· 2 min readspacescience

A Solstice Stargazing Guide for Summer 2020

Short nights, a brightening comet, and two giant planets nearing opposition make this the best week of the year to look up.

Yesterday was the June solstice, which officially kicked off astronomical summer here in the Northern Hemisphere. Yes, the days are at their longest and the nights at their shortest right now, which sounds like bad news if you’re trying to squeeze in some stargazing. But stick with me, because this is actually shaping up to be one of the better stretches of sky-watching we’ve had in a while, and the short nights barely put a dent in it.

The headline act is Comet NEOWISE, which has been brightening as it swings through the inner solar system. Comets are notoriously unpredictable — plenty have fizzled out right when they were supposed to put on a show — but this one has been holding up well so far, and it’s becoming an easier target for casual observers, not just people with serious telescope rigs. If it keeps behaving, we could be looking at a naked-eye or binocular comet in the coming weeks, which doesn’t happen every year.

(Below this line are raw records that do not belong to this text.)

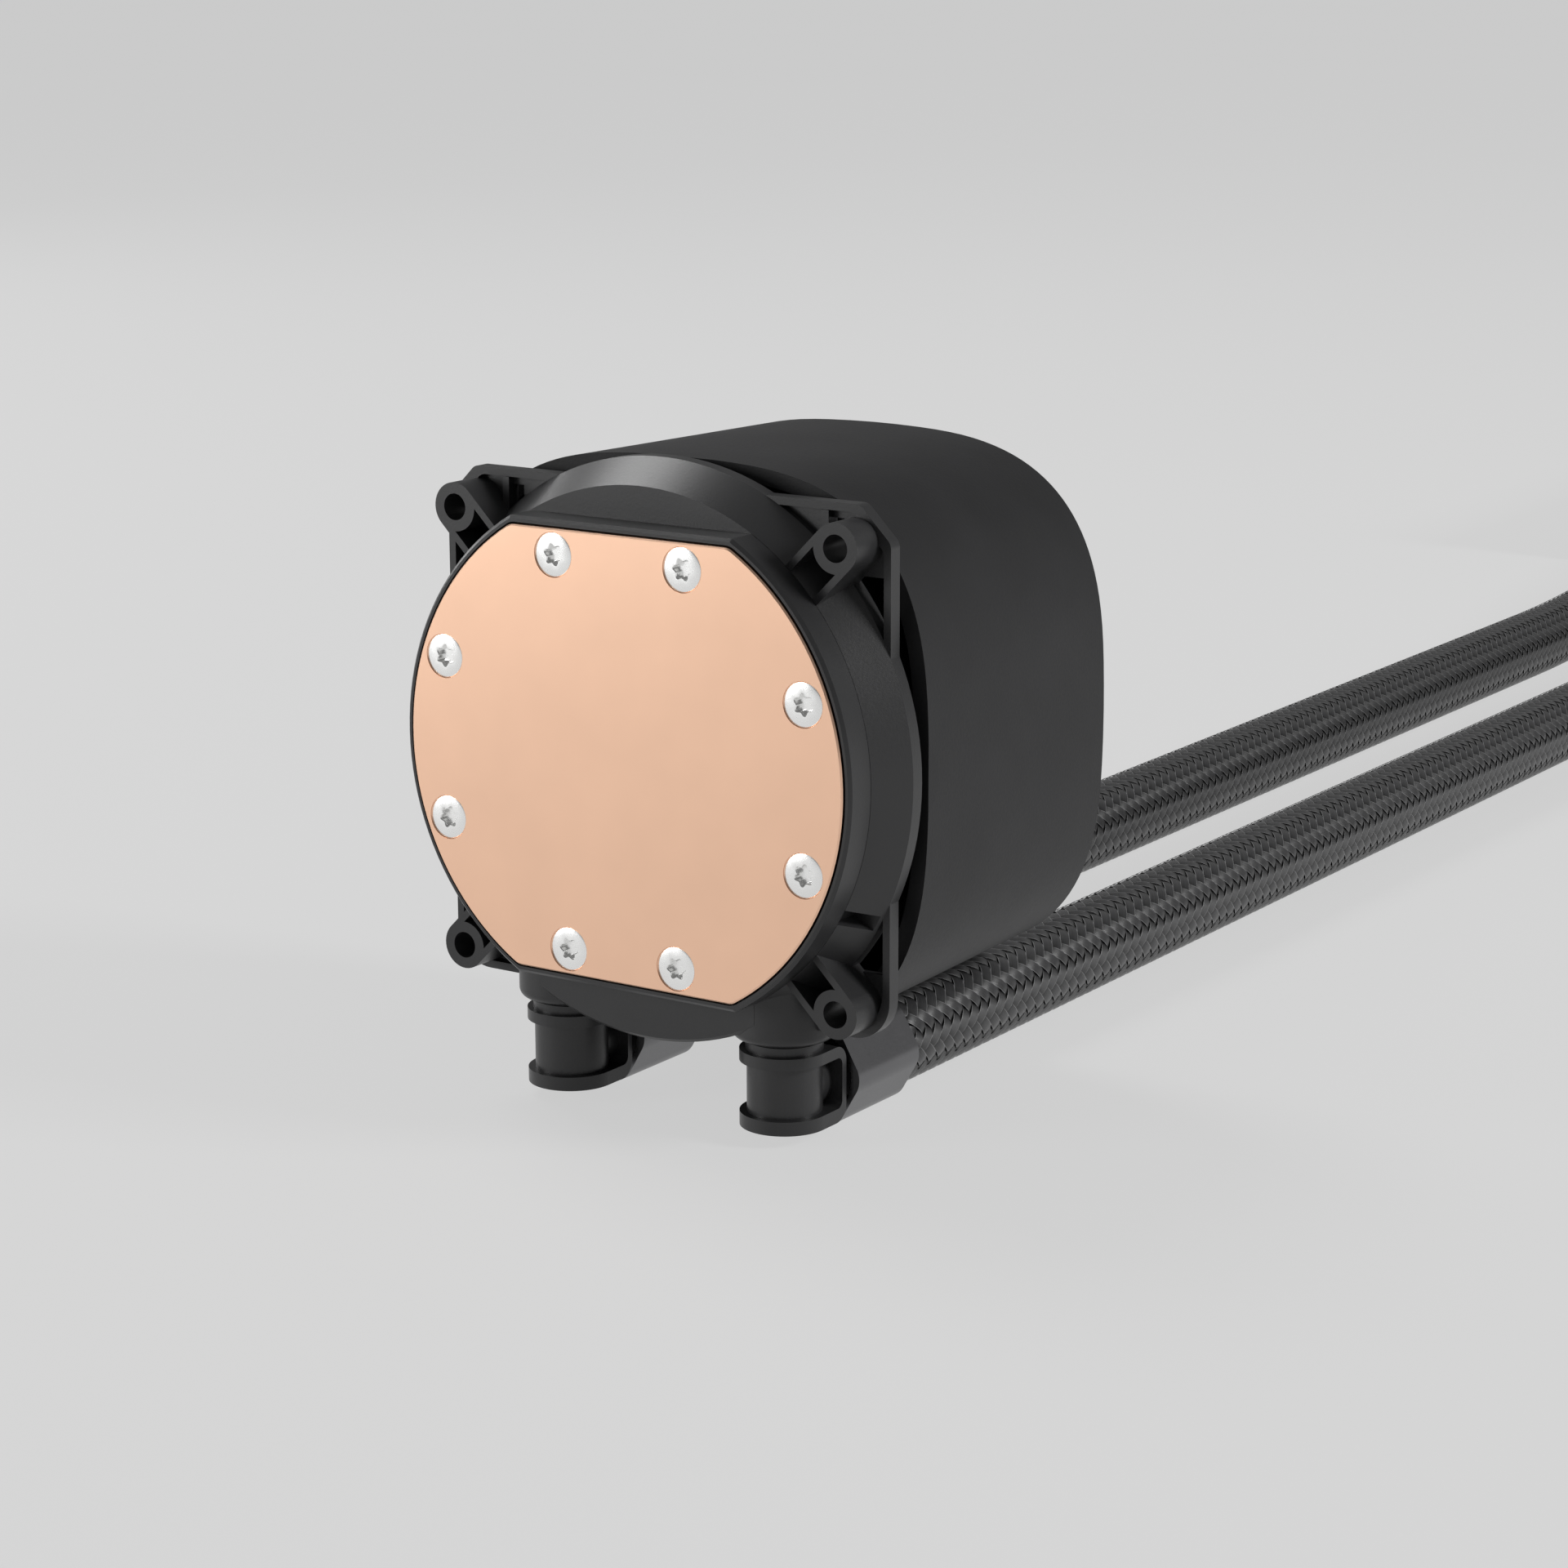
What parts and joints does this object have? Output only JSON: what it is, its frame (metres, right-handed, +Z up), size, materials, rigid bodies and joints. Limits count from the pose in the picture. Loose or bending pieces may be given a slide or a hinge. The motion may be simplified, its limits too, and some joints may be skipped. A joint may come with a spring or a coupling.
{
  "type": "all in one CPU liquid cooler",
  "caption": "Closed loop liquid cooler: pump head with copper cold plate, swivel elbow fittings, braided hoses and a flat radiator.",
  "frame": {"origin": "middle of the cold plate's outer face", "axes": "+Y along the pump axis from the cold plate into the pump and on to the radiator, +Z up, away from the hose ports, +X to the right seen from the cold plate side"},
  "size_m": [0.12, 0.735, 0.0842],
  "materials": {
    "copper": "fine brushed copper",
    "bright_steel": "bright zinc",
    "spring_steel": "plain",
    "seal_rubber": "soft black",
    "frame_plastic": "fine matt moulding",
    "cover_plastic": "fine matt moulding",
    "fitting_plastic": "satin moulding",
    "inner_plastic": "plain moulding",
    "impeller_plastic": "plain moulding",
    "ferrite": "sintered",
    "carbon": "ground",
    "ceramic": "polished",
    "laminations": "stacked sheet",
    "winding_copper": "enamelled wire",
    "board": "solder mask",
    "chip_plastic": "moulded",
    "capacitor_can": "drawn",
    "socket_plastic": "moulded",
    "collar_metal": "black satin",
    "hose_braid": "woven sleeve over rubber",
    "radiator_metal": "black coated",
    "fin_metal": "black coated",
    "plug_metal": "satin"
  },
  "bodies": {
    "cooler": {"cold_plate": "copper", "cold_plate_screws": "bright_steel", "cold_plate_seal": "seal_rubber", "pump_frame": "frame_plastic", "jet_plate": "inner_plastic", "rotor_shaft": "ceramic", "motor_can": "inner_plastic", "motor_can_screws": "bright_steel", "stator_core": "laminations", "stator_windings": "winding_copper", "circuit_board": "board", "circuit_board_screws": "bright_steel", "driver_chip": "chip_plastic", "capacitors": "capacitor_can", "power_socket": "socket_plastic", "pump_cover": "cover_plastic", "radiator_port_tank": "radiator_metal", "radiator_end_tank": "radiator_metal", "radiator_flat_tubes": "fin_metal", "radiator_fins": "fin_metal", "fill_plug": "plug_metal", "fill_plug_seal": "seal_rubber", "left_fitting_clip": "spring_steel", "left_radiator_collar": "collar_metal", "left_hose": "hose_braid", "left_side_rail": "radiator_metal", "right_fitting_clip": "spring_steel", "right_radiator_collar": "collar_metal", "right_hose": "hose_braid", "right_side_rail": "radiator_metal"},
    "rotor": {"impeller": "impeller_plastic", "rotor_magnet": "ferrite", "rotor_bush": "carbon"},
    "left_elbow": {"left_swivel_fitting": "fitting_plastic", "left_fitting_seals": "seal_rubber", "left_pump_collar": "collar_metal"},
    "right_elbow": {"right_swivel_fitting": "fitting_plastic", "right_fitting_seals": "seal_rubber", "right_pump_collar": "collar_metal"}
  },
  "joints": [
    {"name": "impeller_spin", "type": "hinge", "parent": "cooler", "child": "rotor", "pos_m": [0, 0.0118, 0], "axis": [0, 1, 0], "continuous": true},
    {"name": "left_swivel", "type": "hinge", "parent": "cooler", "child": "left_elbow", "pos_m": [-0.01657, 0.01137, -0.0412], "axis": [0, 0, 1], "range_deg": [-10, 25], "deforming": ["left_hose"]},
    {"name": "right_swivel", "type": "hinge", "parent": "cooler", "child": "right_elbow", "pos_m": [0.01657, 0.01137, -0.0412], "axis": [0, 0, 1], "range_deg": [-25, 10], "deforming": ["right_hose"]}
  ]
}
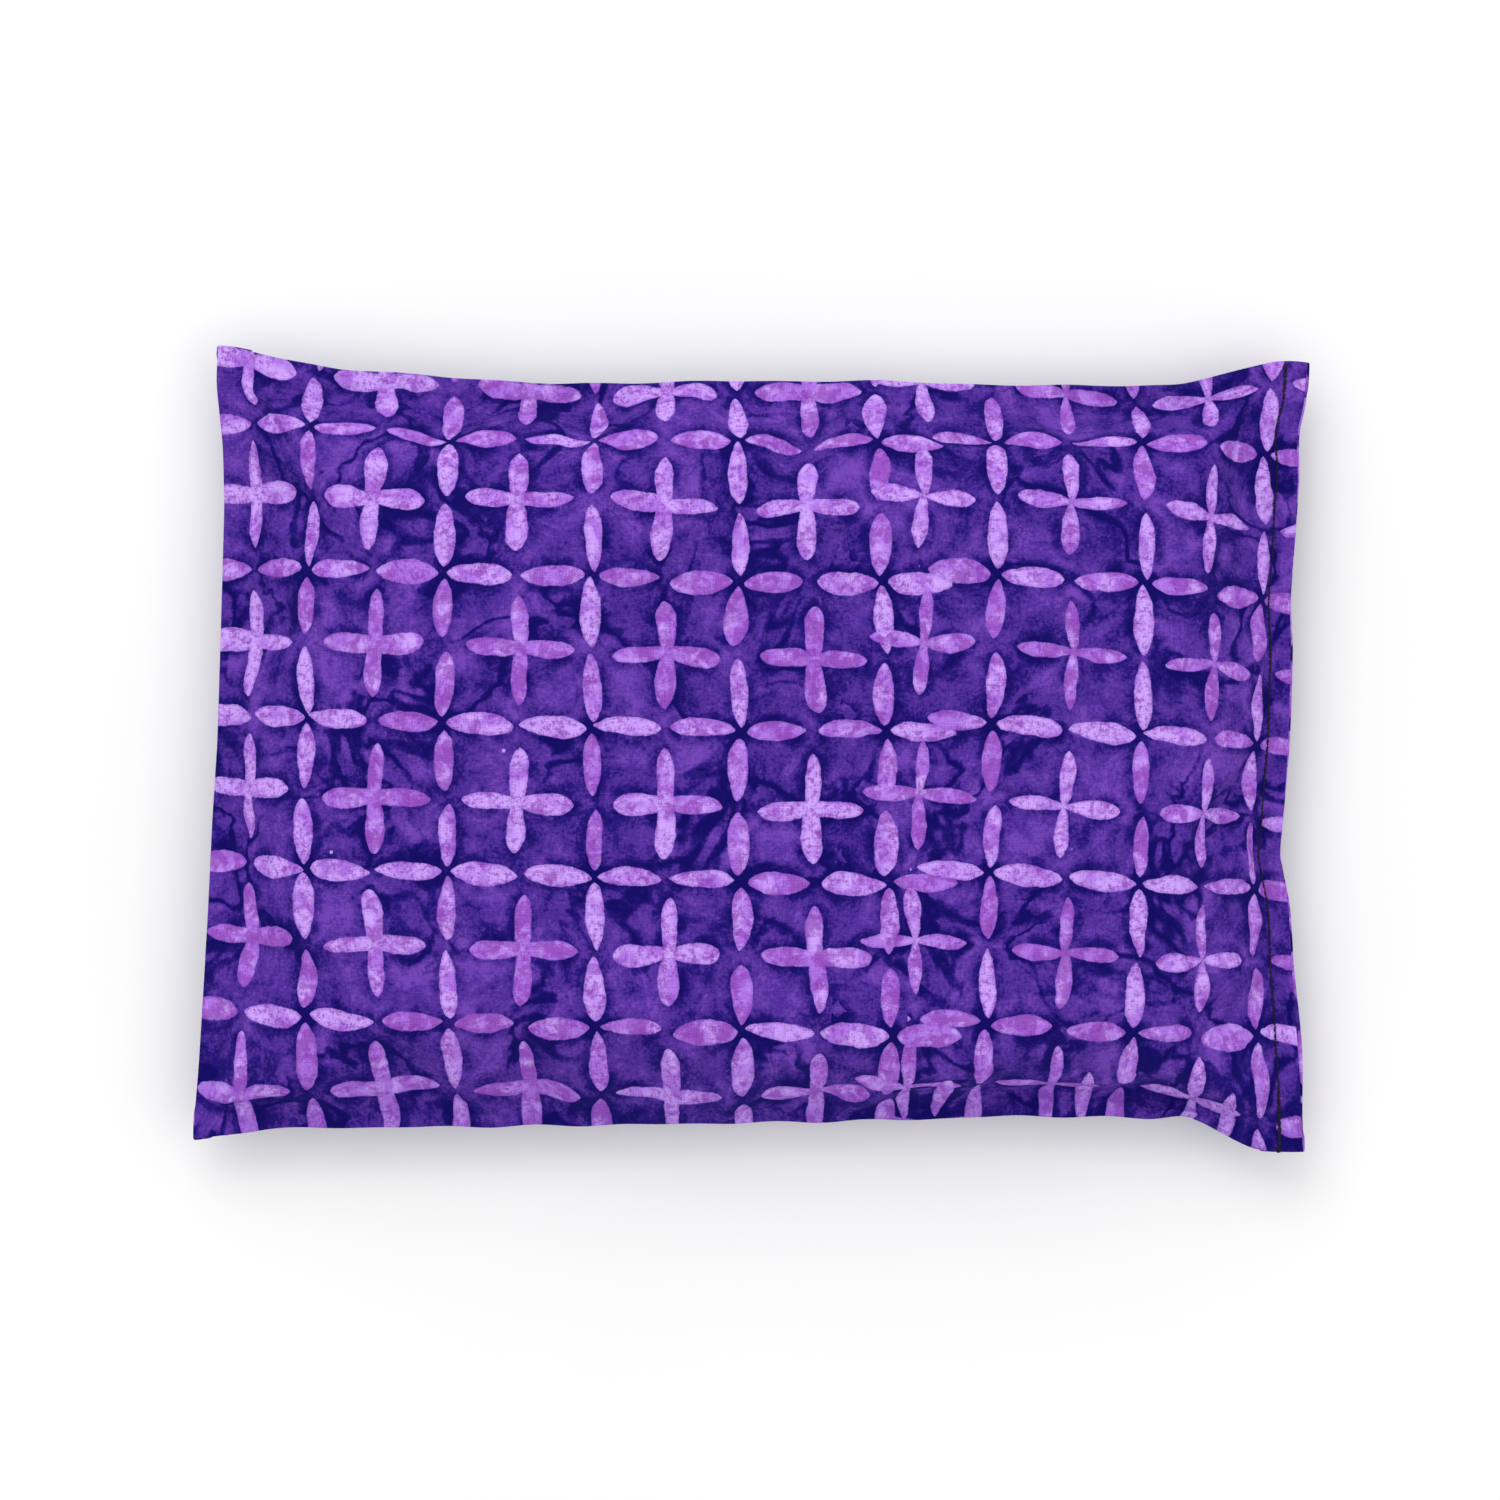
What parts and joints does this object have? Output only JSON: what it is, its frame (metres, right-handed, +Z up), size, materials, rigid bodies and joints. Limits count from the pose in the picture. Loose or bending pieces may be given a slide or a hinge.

The planets are showing up too

While the comet is the wildcard, Jupiter and Saturn are the reliable headliners this summer. Both are approaching opposition in July, meaning Earth is going to pass between them and the Sun, putting each planet directly opposite the Sun in our sky. Practically speaking, that means they rise around sunset, stay up all night, and reach their biggest and brightest for the year right around that time.

You don’t need anything fancy to appreciate this. Jupiter is bright enough to pick out with the naked eye pretty easily, and even a modest pair of binoculars will show you its four largest moons as tiny points of light strung out in a line. Saturn takes a bit more optical help to reveal the rings, but even a small backyard telescope will do it, and there’s something almost unreal about seeing those rings in person for the first time.

Making the most of the short nights

Since real darkness doesn’t arrive until relatively late this time of year, patience is the name of the game. Give it a little while after sunset for the sky to fully darken and for your eyes to adjust — resist the urge to check your phone, since the screen brightness will reset your night vision. Jupiter and Saturn will be climbing in the southeastern sky after dusk, so that’s the direction to face if you’re scanning for them.

For the comet, timing and location matter more. It’s still relatively close to the Sun in the sky, so the window to spot it tends to be either just after sunset or just before sunrise, low toward the horizon. A clear view without buildings or trees blocking that direction will help a lot, and getting away from city lights, even just to a dark parking lot outside town, makes a real difference.

None of this requires expensive gear or expert knowledge. A pair of binoculars, a clear night, and a little patience will get you most of the way there. Given how much of this year has kept people close to home, a night spent looking up rather than at a screen feels like a pretty good use of a summer evening.